Miscreants might take advantage of this and circumvent the ML systems itself, which can have devastating effects altogether. If that happens, the purpose of ML will completely fail. To counter this, and establish a secure and safe ML environment, researchers are strictly working towards building privacy in ML models. In this article, we explore various studies that have seen privacy as the core focus of ML.

Using Anonymity For Privacy

In order to contain private data in ML from being misused, anonymity was also another option present. But this had a major setback. Anonymous data would sometimes mislead ML and it also lead to vague interpretation of data. Nicolas Papernot and Ian Goodfellow, lead researchers at Google, described the drawback with anonymity as follows:

“However, anonymising data is not always sufficient and the privacy it provides quickly degrades as adversaries obtain auxiliary information about the individuals represented in the dataset. Famously, this strategy allowed researchers to de-anonymise part of a movie rating dataset released to participants of the Netflix Prize when the individuals had also shared their movie ratings publicly on the Internet Movie Database (IMDb).”

That example cited by the researchers shows that the end results can be disastrous with data going incognito. This paved way for searching a foolproof method to regulate private data.

Differential Privacy: The Base For Measuring Privacy Risk

In his paper, reputed ML author Tom Mitchell emphasises that the benefits of ML are sometimes questioned with privacy issues. He suggests that in order to get the best of both ML and privacy, some trade-offs have to be considered amongst them. In addition, he highlights that ML can be modified to curb sensitive information from falling into the wrong hands, and thus preventing disasters in the system.

This was the reason many researchers started pursuing the aspect of incorporating privacy in various other fields of computer science such as cryptography, and database systems. One such concept of privacy that saw popularity in the research community was “differential privacy”, where it relies on mathematical relations and a statistically-controlled database to carefully extract information from data analysis algorithms.

From then on, there were various research studies which revolved around the original work of differential privacy to pass it on to various applications. The results from these studies proved that the concept found significance and powerful enough in other applications. Slowly, differential privacy also made into ML as well.

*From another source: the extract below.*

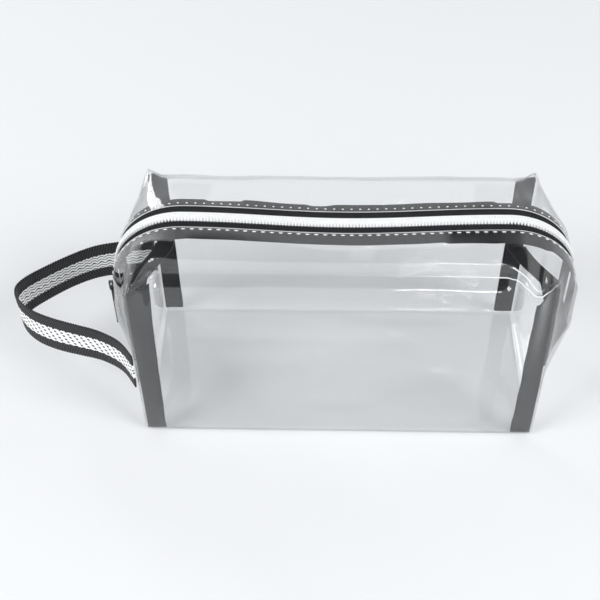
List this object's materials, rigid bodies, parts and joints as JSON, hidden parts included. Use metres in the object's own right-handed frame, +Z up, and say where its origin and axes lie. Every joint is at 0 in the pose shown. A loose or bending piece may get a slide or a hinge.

From Omnipresent To Private: Progress In Differential Data Privacy

One of the earliest studies that saw differential privacy in ML was by scholars Anand Sarwate and Kamalika Chaudhuri from the University of California where they explored various models and algorithms designed to maintain privacy, and then analyse with respect to ML, and signal processing. In the study, differential privacy is explained in terms of mathematical functions coupled with a database.

In order to achieve this, the authors add a noise function to obtain a differential approximation in the algorithm, which as a result gives out randomness in privacy. Now, this is applied for common ML tasks such as classification, regression, dimensionality reduction and time series, and thus a privacy-preserving mechanism is obtained in general. Although this study had practical limitations based on technical assumptions, it served as the basis for further studies.

The subsequent papers on privacy in ML focussed on optimising loss functions, dealing with missing data along with handling publicly available data.

Privacy-Preserving ML Models

Recent years have now seen unique approaches to privacy in ML. A popular amongst them are privacy-preserving ML models, which use insights from differential privacy concepts to counter malign attacks made at every phase and component of ML.

One paper by academics at Pennsylvania State University and the University of Michigan present a demonstrative ML model that showcases and analyses adversarial attacks at every stage of the model right from training to its inference. They layout threat models to pinpoint possibilities of attacks. The authors emphasise that there is always some kind of uncertainty between privacy and ML prediction, and this trade-off is to be balanced perfectly.

Another study called SecureML by researchers Payman Mohassel and Yupeng Zhang, provide novel ways to tackle adversaries in various scenarios in ML. They specifically consider stochastic gradient descent (SGD) to devise privacy-preserving ML algorithms with lesser loss and implications on data.

Now the importance has even spread to building systems for ML privacy as a service. A system called Chiron, has been developed to cater to entities that have ML-as-a-service (MLaaS) platforms. The developers of Chiron say that the system runs popular ML frameworks such as Theano, on SGX enclaves. They show that Chiron proves to be a practical element for ML privacy.

Conclusion

All of the above studies and methods depict the possibilities that can be made to entrust privacy in mission-critical ML systems. Since this is a new area of research, it is yet to achieve a full-fledged status for ML systems to be privacy-adherent.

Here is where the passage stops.